### What to work on
Among the entries below, one stretch runs from the line that contains "Model this object" through the line that contains "and +Z is up.". Repeat that stretch exactly, ends included, and only that.

### Extracted data
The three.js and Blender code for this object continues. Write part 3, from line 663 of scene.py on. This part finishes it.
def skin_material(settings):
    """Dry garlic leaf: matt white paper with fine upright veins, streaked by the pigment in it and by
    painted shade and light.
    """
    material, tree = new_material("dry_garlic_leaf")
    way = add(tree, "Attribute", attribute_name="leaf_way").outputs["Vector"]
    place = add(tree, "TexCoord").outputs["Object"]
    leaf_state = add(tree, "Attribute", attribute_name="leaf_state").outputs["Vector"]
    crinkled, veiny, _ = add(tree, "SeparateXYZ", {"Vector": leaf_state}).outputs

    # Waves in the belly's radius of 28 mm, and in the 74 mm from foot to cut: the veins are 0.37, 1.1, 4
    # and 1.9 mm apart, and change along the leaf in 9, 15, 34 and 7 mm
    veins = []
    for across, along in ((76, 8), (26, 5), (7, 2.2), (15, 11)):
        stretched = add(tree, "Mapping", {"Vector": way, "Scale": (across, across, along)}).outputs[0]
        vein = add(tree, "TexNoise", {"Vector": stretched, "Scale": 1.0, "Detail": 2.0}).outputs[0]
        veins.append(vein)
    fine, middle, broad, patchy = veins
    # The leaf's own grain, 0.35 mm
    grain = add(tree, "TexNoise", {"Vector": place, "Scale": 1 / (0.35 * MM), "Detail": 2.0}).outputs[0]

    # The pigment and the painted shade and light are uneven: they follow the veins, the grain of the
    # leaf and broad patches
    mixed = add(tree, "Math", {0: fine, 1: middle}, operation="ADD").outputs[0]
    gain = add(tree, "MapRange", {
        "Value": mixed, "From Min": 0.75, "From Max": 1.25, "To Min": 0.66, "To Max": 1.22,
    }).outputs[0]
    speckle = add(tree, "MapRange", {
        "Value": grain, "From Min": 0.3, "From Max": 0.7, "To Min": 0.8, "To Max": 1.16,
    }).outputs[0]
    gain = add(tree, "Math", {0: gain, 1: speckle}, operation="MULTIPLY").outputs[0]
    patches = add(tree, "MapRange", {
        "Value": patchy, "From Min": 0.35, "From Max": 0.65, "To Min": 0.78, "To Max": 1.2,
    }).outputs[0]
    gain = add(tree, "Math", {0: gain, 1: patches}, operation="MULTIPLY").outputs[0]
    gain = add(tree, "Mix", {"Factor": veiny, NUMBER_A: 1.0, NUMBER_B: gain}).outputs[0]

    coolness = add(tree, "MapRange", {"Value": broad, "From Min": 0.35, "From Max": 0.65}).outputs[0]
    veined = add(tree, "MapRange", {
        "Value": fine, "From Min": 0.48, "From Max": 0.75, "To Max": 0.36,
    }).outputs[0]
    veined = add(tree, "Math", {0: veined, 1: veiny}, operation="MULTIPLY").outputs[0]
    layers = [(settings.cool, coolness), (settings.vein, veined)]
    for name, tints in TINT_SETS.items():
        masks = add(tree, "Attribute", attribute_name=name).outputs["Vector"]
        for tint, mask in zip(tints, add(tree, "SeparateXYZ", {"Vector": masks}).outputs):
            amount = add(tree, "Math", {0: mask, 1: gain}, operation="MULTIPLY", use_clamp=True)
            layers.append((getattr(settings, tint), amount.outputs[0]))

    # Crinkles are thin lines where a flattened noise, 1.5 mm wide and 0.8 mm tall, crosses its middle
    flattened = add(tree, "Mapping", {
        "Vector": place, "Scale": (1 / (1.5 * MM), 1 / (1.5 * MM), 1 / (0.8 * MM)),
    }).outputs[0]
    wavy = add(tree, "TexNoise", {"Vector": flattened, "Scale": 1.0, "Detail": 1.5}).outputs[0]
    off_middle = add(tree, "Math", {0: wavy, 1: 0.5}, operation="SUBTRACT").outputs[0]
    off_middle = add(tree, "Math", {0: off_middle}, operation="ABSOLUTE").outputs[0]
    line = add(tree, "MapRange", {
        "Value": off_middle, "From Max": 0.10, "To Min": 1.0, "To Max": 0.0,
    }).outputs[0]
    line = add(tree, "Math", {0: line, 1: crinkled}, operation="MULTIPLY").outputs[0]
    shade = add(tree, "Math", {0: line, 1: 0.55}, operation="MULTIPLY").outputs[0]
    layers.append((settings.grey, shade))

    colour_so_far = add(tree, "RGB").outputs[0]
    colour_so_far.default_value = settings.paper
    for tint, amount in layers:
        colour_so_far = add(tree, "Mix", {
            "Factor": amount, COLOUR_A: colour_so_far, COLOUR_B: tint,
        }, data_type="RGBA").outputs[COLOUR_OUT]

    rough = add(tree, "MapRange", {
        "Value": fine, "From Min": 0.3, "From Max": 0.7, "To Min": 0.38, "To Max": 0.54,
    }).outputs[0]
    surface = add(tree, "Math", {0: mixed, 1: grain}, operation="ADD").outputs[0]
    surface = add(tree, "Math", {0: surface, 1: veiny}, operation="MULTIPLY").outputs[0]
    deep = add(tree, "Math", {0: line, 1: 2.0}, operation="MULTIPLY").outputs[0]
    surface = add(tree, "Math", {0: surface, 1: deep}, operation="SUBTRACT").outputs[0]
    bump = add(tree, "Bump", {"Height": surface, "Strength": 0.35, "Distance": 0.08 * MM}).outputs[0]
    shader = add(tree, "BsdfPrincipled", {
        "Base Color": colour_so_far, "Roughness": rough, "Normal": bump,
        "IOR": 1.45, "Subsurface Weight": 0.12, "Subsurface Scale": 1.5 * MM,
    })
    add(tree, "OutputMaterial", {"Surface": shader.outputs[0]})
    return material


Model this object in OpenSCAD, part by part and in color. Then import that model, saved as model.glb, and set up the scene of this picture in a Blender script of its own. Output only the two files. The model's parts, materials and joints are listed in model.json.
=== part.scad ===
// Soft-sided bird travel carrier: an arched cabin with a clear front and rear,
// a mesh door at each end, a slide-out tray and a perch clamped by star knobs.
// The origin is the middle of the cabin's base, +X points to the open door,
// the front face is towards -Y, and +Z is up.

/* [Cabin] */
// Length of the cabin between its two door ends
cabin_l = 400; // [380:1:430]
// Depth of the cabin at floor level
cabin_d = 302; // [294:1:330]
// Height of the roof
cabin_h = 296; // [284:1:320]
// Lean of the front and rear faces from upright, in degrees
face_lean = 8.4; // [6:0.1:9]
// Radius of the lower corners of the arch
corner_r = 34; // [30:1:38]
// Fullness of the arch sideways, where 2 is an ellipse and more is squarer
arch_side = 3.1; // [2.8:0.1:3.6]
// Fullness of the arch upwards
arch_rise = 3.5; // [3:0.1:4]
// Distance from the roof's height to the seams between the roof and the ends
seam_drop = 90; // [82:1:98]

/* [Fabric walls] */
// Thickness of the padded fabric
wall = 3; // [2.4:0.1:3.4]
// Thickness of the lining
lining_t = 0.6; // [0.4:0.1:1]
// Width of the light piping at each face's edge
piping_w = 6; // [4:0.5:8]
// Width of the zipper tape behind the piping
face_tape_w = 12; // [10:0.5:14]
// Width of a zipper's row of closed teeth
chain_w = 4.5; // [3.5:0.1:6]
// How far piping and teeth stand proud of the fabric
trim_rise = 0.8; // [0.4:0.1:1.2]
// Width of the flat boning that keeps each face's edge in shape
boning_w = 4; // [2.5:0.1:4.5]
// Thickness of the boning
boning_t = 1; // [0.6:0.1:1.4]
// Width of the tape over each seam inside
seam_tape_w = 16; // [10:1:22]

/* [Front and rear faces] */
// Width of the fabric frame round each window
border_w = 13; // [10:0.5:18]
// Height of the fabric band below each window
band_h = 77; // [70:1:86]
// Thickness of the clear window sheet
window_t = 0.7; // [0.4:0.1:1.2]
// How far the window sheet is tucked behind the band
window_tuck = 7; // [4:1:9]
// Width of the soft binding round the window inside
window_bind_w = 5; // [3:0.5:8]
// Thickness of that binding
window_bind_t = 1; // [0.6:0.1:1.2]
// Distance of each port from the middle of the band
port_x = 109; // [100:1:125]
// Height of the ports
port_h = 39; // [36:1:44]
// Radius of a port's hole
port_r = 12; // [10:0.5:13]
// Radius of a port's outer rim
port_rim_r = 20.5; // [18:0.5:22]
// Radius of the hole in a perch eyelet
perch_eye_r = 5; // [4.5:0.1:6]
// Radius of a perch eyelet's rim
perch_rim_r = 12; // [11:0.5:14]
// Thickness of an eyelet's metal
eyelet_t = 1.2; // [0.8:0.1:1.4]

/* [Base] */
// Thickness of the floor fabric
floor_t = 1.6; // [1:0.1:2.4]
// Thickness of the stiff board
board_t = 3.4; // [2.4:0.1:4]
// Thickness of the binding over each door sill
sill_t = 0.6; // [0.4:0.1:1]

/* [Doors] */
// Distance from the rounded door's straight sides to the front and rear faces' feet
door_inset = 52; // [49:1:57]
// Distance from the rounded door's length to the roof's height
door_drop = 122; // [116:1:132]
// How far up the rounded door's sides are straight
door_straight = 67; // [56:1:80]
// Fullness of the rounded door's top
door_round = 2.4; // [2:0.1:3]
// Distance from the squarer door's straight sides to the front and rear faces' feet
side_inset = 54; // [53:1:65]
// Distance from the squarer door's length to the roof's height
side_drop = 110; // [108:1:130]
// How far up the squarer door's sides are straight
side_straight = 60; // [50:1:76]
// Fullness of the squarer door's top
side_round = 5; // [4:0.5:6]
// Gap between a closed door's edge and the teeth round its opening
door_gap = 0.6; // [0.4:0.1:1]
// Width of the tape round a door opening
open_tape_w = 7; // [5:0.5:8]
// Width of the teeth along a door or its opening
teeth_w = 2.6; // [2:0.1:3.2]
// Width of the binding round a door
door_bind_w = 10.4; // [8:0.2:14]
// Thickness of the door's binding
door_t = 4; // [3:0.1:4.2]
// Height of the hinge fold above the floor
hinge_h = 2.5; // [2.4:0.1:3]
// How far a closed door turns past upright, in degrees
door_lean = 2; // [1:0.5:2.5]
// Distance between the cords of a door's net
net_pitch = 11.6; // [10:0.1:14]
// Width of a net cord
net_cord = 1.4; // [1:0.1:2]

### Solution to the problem
Model this object in OpenSCAD, part by part and in color. Then import that model, saved as model.glb, and set up the scene of this picture in a Blender script of its own. Output only the two files. The model's parts, materials and joints are listed in model.json.
=== part.scad ===
// Soft-sided bird travel carrier: an arched cabin with a clear front and rear,
// a mesh door at each end, a slide-out tray and a perch clamped by star knobs.
// The origin is the middle of the cabin's base, +X points to the open door,
// the front face is towards -Y, and +Z is up.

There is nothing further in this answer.